For your Nat Geo Educator Certification Program capstone project, your students chose topics from several options that all involved research and mapping. What were some of the options you gave them, and what did you hope students would learn?

I posed multiple options because that’s the point of AP Capstone Seminar: students spend the year doing academic research, and we give them the authority to explore what they want to explore. One pathway was to investigate and map their family genealogy and then research a current ecological or humanitarian issue in one of their ancestral countries. This helped students think of the world along a historical timeline and create the stories of where they came from. Discovering that their ancestors were from a particular place put that country on the map for them.

Another option was adapted from National Geographic’s Global Closet Calculator activity. Students researched clothing in their closets and mapped where it was made compared to where the companies’ headquarters were located. This had an environmental and economic focus: where do companies get their resources, how do they save money by outsourcing work, and how do they treat their employees? It helped students understand how their choices have global consequences.

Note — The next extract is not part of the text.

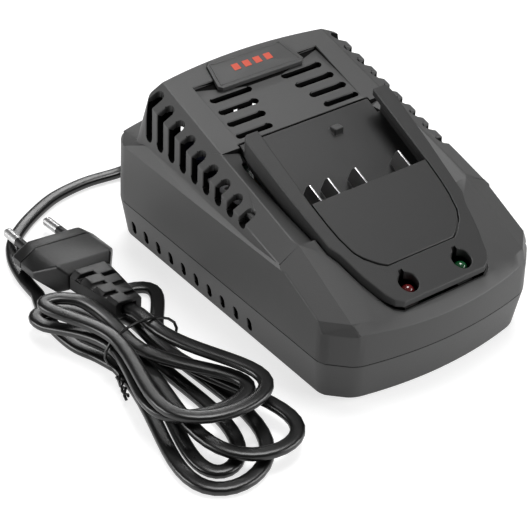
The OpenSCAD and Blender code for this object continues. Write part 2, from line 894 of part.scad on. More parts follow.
lead_out = smooth_path([[-81.5, -7, 14.6], [-80.3, 3.2, 12.7], [-80.1, 7.7, 11.2], [-80, 12.2, 10.5]], 2);
hank_path = concat([for (i = [0:len(lead_in) - 2]) lead_in[i]], petal_path, lead_out);
hank_run = [for (i = 0, d = 0; i < len(hank_path); d = d + (i + 1 < len(hank_path) ? norm(hank_path[i + 1] - hank_path[i]) : 0), i = i + 1) d];
function flat_gap(a, b) =
    let (h = norm([a[0] - b[0], a[1] - b[1]]) - cord_w, v = abs(a[2] - b[2]) - cord_t)
    norm([max(h, 0), max(v, 0)]);
function mid(i) = (hank_path[i] + hank_path[i + 1]) / 2;
hank_gap = min([for (i = [0:len(hank_path) - 2]) for (j = [i + 1:len(hank_path) - 2]) if (hank_run[j] - hank_run[i] > 16) min(flat_gap(hank_path[i], hank_path[j]), flat_gap(mid(i), hank_path[j]), flat_gap(hank_path[i], mid(j)), flat_gap(mid(i), mid(j)))]);
echo(hank_length = hank_run[len(hank_run) - 1], hank_gap = hank_gap);

module cord_hank() {
    color(c_black)
        flat_tube(hank_path, [for (i = [0:len(hank_path) - 1]) [cord_w, cord_t]], 6);
}

// the wire tie: a ring squeezed round the bundle, its two ends twisted together
tie_ring = [for (k = [0:20]) [-86.4 + 15.2 * cos(18 * k - 90), -7.6 + 1.6 * sin(18 * k - 90), 8.9 + 8.3 * sin(18 * k - 90)]];

module twist_tie() {
    color(c_black) {
        for (k = [0:19])
            rod(tie_ring[k], tie_ring[k + 1], 0.55);
        for (s = [0, 180])
            for (k = [0:7])
                rod(twist_point(k, s), twist_point(k + 1, s), 0.55);
    }
}
function twist_point(k, s) = [-99.5 - 0.5 * k + 0.8 * cos(75 * k + s), -12.5 - 1.5 * k, 3.2 + 0.8 * sin(75 * k + s)];

module rod(a, b, r) {
    d = b - a;
    translate(a)
        rotate([0, acos(d[2] / norm(d)), atan2(d[1], d[0])])
            cylinder(h = norm(d) + 0.2, r = r, $fn = 6);
}

lower_shell();
upper_housing();
dock_cradle();
contact_cover();
name_plate();
contact_blades();
terminal_block();
led_red();
led_green();
led_holders();
main_board();
transformer_core();
transformer_winding();
mains_capacitor();
output_capacitors();
heat_sink();
power_transistor();
line_choke();
fuse();
bridge_rectifier();
control_chip();
mains_leads();
housing_screws();
rubber_feet();
cord_boot();
cord_clamp();
cord_run();
cord_hank();
twist_tie();
plug_body();
plug_relief();
plug_pins();
pin_sleeves();
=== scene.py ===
"""Dresses the solids of a battery charger for its picture.

In this order: camera, looks, the mains lead, the moulded skins that stand for the solids, the lid
over the contacts, the rim of the name plate, the lip of the apron, the fittings inside, and then
the floor, the world and the lamps. Sizes in millimetres are turned into metres by MM.
"""

import bpy
import bmesh
import json
import math
from mathutils import Matrix, Vector
from mathutils.bvhtree import BVHTree
from mathutils.kdtree import KDTree

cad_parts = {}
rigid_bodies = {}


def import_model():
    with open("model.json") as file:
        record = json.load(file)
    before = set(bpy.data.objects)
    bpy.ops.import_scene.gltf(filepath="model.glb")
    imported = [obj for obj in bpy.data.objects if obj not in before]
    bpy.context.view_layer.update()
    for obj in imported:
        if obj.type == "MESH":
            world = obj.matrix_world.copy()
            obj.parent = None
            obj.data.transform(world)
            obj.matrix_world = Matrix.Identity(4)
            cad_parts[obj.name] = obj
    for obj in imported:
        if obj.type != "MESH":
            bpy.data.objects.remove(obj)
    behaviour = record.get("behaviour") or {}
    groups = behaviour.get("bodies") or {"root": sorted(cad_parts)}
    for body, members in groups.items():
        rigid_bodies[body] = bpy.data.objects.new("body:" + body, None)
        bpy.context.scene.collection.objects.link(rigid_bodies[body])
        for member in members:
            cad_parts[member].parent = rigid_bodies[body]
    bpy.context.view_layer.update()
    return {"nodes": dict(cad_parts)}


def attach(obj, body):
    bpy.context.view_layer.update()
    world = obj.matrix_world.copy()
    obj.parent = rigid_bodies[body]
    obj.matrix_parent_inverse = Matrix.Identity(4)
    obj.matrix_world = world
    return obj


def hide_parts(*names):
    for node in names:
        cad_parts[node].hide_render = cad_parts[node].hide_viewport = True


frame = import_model()
nodes = frame["nodes"]

MM = 0.001
UP = Vector((0, 0, 1))

# The part's own sizes, in millimetres, under the names that its source gives them
PART_Z = 17.5
FOLD_Y = -35.4
FOLD_Z = 48.6
DECK_K = 0.267
FRONT_K = 0.456
DOCK_K = 0.44
DOCK_Z = 55.8
CONTACT_Y = -25.8
CORD_W = 5.4
CORD_T = 3.2


def deck_at(y):
    """Height of the deck, the slope behind the fold."""
    return FOLD_Z + DECK_K * (y - FOLD_Y)


def slope_at(y):
    """Height of the front slope."""
    return FOLD_Z + FRONT_K * (y - FOLD_Y)


def rail_at(y):
    """Height of the rails' top faces."""
    return DOCK_Z + DOCK_K * (y - CONTACT_Y)


def clear_selection():
    for o in bpy.context.view_layer.objects:
        o.select_set(False)
    bpy.context.view_layer.objects.active = None


def select_only(o):
    clear_selection()
    o.select_set(True)
    bpy.context.view_layer.objects.active = o


clear_selection()

# ---------------------------------------------------------------- camera

VIEW_FROM = Vector((-361.33, -430.37, 407.73)) * MM
VIEW_RIGHT = Vector((0.80133, -0.59751, 0.0294))
VIEW_UP = Vector((0.33093, 0.48369, 0.81027))
VIEW_BACK = Vector((-0.49836, -0.63956, 0.58532))
PHOTO_PIXELS = 530.0
FOCAL_PIXELS = 1800.0
SENSOR = 36.0

lens = bpy.data.cameras.new("view")
lens.sensor_width = SENSOR
lens.lens = FOCAL_PIXELS / PHOTO_PIXELS * SENSOR
lens.clip_start = 0.02
lens.clip_end = 20.0
camera = bpy.data.objects.new("view", lens)
bpy.context.scene.collection.objects.link(camera)
turn = Matrix((VIEW_RIGHT, VIEW_UP, VIEW_BACK)).transposed().to_4x4()
camera.matrix_world = Matrix.Translation(VIEW_FROM) @ turn
bpy.context.scene.camera = camera

# ---------------------------------------------------------------- looks


class Signal:
    """An output socket that can be added to, multiplied and so on."""

    def __init__(self, board, socket):
        self.board = board
        self.socket = socket

    def _math(self, kind, a, b):
        return self.board.node("ShaderNodeMath", {"operation": kind}, {0: a, 1: b})

    def __add__(self, other):
        return self._math("ADD", self, other)

    def __radd__(self, other):
        return self._math("ADD", other, self)

    def __sub__(self, other):
        return self._math("SUBTRACT", self, other)

    def __rsub__(self, other):
        return self._math("SUBTRACT", other, self)

    def __mul__(self, other):
        return self._math("MULTIPLY", self, other)

    def __rmul__(self, other):
        return self._math("MULTIPLY", other, self)

    def __abs__(self):
        return self._math("ABSOLUTE", self, 0.0)

    def or_more(self, other):
        """The larger of the two."""
        return self._math("MAXIMUM", self, other)

    def above(self, edge, soft):
        """0 below the edge, 1 above it, over a soft width."""
        return self.board.node(
            "ShaderNodeMapRange",
            {"clamp": True},
            {0: self, 1: edge - soft, 2: edge + soft, 3: 0.0, 4: 1.0},
        )


class Board:
    """An emptied node tree, and the one method that adds nodes to it."""

    def __init__(self, owner):
        owner.use_nodes = True
        self.tree = owner.node_tree
        self.tree.nodes.clear()

    def node(self, kind, settings=None, sockets=None, out=0):
        n = self.tree.nodes.new(kind)
        for key, value in (settings or {}).items():
            setattr(n, key, value)
        for key, value in (sockets or {}).items():
            if isinstance(value, Signal):
                self.tree.links.new(value.socket, n.inputs[key])
            else:
                n.inputs[key].default_value = value
        return Signal(self, n.outputs[out]) if n.outputs else None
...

Educators: Download full lesson plan here.

It sounds like you empowered your students to lead the way in their learning. What prompted you to take that approach?

That approach is pretty much my philosophy. I want kids to be curious about the world. Part of what brought me into education was getting them to discover more about who they are and what their personal journeys are. That’s why I went into English Language Arts; I felt like literature and writing would be better suited for that sort of focus.

I lived overseas in Beirut, Lebanon, when I was in 6th and 7th grade, so I was thrown into the world at that age. While I can’t bring the world to my students in the same way, I can open up their eyes to it. If I dictate to them what’s going to happen, they’ll think it’s boring. They need to be curious in order to go out there and explore.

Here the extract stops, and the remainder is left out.